While there’s a chance USDA’s corn acreage estimate could be less than expected and send price higher, DTN Lead Analyst Todd Hultman said that’s a risky bet.

“If USDA pegs corn plantings above 90 million acres and/or has a crop estimate near 14.0 billion bushels, there is a good chance we will see heavy noncommercial selling in response, and that would be bad news for producers that have not sold anything yet in 2019,” he said. “Unfortunately, it is difficult to predict how the Aug. 12 estimates will go, and there is a lot riding on the outcome for this year’s corn prices.”

While they await the report’s findings, both Andersen and Wallis say their local corn basis is better than average for this time of year.

Here’s what’s happening in their parts of the farming world.


Wallace’s farm sits just 25 miles from the Ohio River, and that’s where he sells most of his crop. But there are a couple of ethanol plants nearby, and he’ll sell to them when the price is right.

This spring’s floods created an interesting price dynamic for old-crop corn.

“When the Mississippi River shut down at St. Louis, the river bid got really hot,” Wallis said, adding that the ADM facility in Evansville, Indiana, took in more corn than ever during the month of June.

That, in turn, has forced the ethanol plants to raise their bids, and some are as high as 50 cents to 60 cents over the September futures contract.

“The ethanol joints are bidding like there’s no tomorrow,” he said. “I think that’s extremely interesting because everybody is crying tight margins.”

For an in-depth look at ethanol profitability, please read “Ethanol Margins Take Toll” by DTN Staff Reporter Todd Neely here:…

When it comes to marketing, Wallis starts with his “feel-good number.” It’s the price he needs to get to make all of his payments, maintain his lifestyle and keep the farm in business another year.

“If I have an opportunity to take a five-year-average yield times the price they’re offering me, and get above my feel-good number, then I think we need to get 10% to 20% of that on the books before we plant,” he said.

He’s usually comfortable selling up to half of his expected production by the time planting is wrapped up, but usually sells no more than 75% before harvest.

“I’ve had a lot more luck in my time selling ahead at a good price than I have holding corn and waiting for a good price.

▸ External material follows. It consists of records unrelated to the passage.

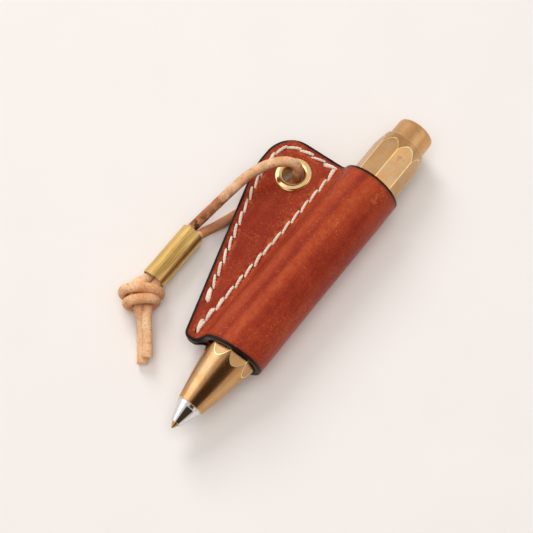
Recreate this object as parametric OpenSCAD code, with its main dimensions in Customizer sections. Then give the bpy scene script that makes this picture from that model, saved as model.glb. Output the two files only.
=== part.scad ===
// Leather sleeve for one pen, folded round it and saddle-stitched into a wing that carries
// an eyelet, a looped cord and a brass slide bead. The push-button pen lies in the sleeve.
// +Y runs along the pen to its push button, the wing points to -X, +Z is up.

/* [Leather] */
// Thickness of the leather
leather_t = 1.65; // [1.4:0.05:1.9]
// Slope of the wing down from level, in degrees
wing_tilt = 8.5; // [6:0.5:10]
// From the pen's axis to the wing's outermost edge
wing_reach = 29.75; // [28:0.25:32]
// From the pen's middle to the sleeve's upper mouth
sleeve_top = 32; // [30:0.5:33]
// From the pen's middle to the lower mouth, over the top of the tube
sleeve_low = 28.9; // [28:0.1:30]
// How much the wing's lower edge drops past the tube's mouth
wing_drop = 2.8; // [2:0.1:3.5]
// Radius of the wing's upper corner
corner_r = 7.85; // [6:0.05:9]
// Radius of the wing's lower corner
heel_r = 2.2; // [1.5:0.1:3]
// Radius of the moulded valley where the tube meets the wing
valley_r = 1.5; // [1.2:0.1:2]

/* [Stitching] */
// Diameter of the waxed thread
thread_d = 0.76; // [0.6:0.02:0.9]
// Distance from one awl hole to the next
stitch_pitch = 3.9; // [3.5:0.1:4.5]
// Distance of the outer row from the wing's edge
row_inset = 2.3; // [2:0.1:3]
// Slant of each stitch to its row, in degrees
stitch_slant = 9; // [0:1:15]

/* [Eyelet and cord] */
// Outer diameter of the eyelet's flange
eyelet_d = 10.4; // [9.5:0.1:11]
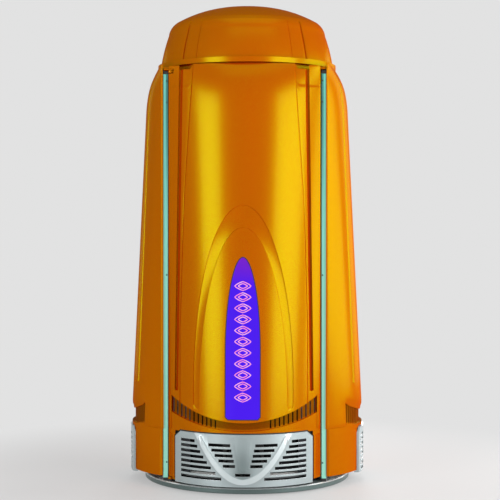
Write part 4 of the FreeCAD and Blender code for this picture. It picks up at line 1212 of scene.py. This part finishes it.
@dataclass(frozen=True)
class Dome:
    """The round roof cover: raised front and rear panels between creases, and four grooves."""

    # The face from the collar to the outlet, as (radius, height).
    outline: tuple[Spot, ...] = (
        (425.0, 1994), (421.5, 2020), (416.7, 2048), (410.7, 2076), (403.6, 2104), (395.4, 2132),
        (386.0, 2160), (383.9, 2172), (379.9, 2184), (373.6, 2196), (365.3, 2207), (353.1, 2218),
        (335.0, 2228), (314.0, 2238.9), (290.0, 2250.1), (262.0, 2261.6), (232.0, 2272.2),
        (200.0, 2281.5), (166.0, 2289.3), (130.0, 2295.3))
    crease_turn: float = 31.9
    groove_turn: float = 43.5
    groove_half: float = 0.70
    groove_depth: float = 7.0
    groove_top: float = 2205.0
    raised: float = 3.0
    raised_top: float = 2200.0
    line_depth: float = 2.4
    wall: float = 5.0
    rounding: float = 1.2
    lean: Spot = (2100.0, 2290.0)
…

It doesn’t always work that way, but that’s been my experience,” he said.

It’s been a little different this year. He sold about 25% of his usual corn production this spring using a number of cash contracts, including an accumulator. But with 150 acres drowned out and expected yield loss due to late planting, he now says he’s sold about a third of what he expects to produce.

He has also sold about half of his expected soybean production and said he’s used an options strategy to protect a $9.60 price on his soybeans.

“We use a lot of tools,” he said, adding that different ones work best in different situations.

Last Friday, Wallis went to his local Farm Services Agency office to sign up for his Market Facilitation Program payments. He farms in four counties in two states, but all his county rates were within a tight range of $65 to $67 per acre.

The overall process was fairly simple, he said, especially if you didn’t have any acreage changes from year to year. His farm picked up some ground this year, and they did find a few mistakes. But, in all, the visit only took about an hour.


Ashley Andersen’s husband, Jarrett, has also stopped by their local FSA office to sign up for trade aid. The sign-up process was fairly simple, but as it is with all official paperwork, it’s important to double and triple check. Their county rate is $68 per acre, with half expected to be paid later this month and two more 25% payments later in the year.

The one-two punch of trade and weather has made for unusual markets. Their local corn basis is significantly better than normal, sitting around 11 cents over. At one point, it was as high as 20 cents over. Almost every kernel of their corn goes to their local Cargill facility, which processes corn into ethanol and other products.

“Sometimes we take it for granted that we have a plant in our hometown, so you can get multiple loads in a day,” she said. “And other guys, two rounds and that’s all they get. It’s pretty close and pretty convenient.”

They truck their soybeans to a Bunge facility in Council Bluffs, Iowa, where the bean basis is 15% to 20% wider than it usually is this time of year, largely due to the trade war with China.

Andersen said her husband has priced some of the current crop, but not as much as normal. With how wet it was this spring, they just weren’t sure what they’d be able to grow.

“Even now, it’s a little scary because you don’t know what you’re going to raise,” she said. While they’re becoming more comfortable, they’re waiting for the August USDA report to do its thing before making any more decisions.

While there’s usually a bit of a lull this time of year, things don’t really slow down, she said.

They’ve been spraying for thistle caterpillars on their late-planted soybeans, figuring out the irrigation pivot and focusing on their trucking business.

“They just do something different,” she said.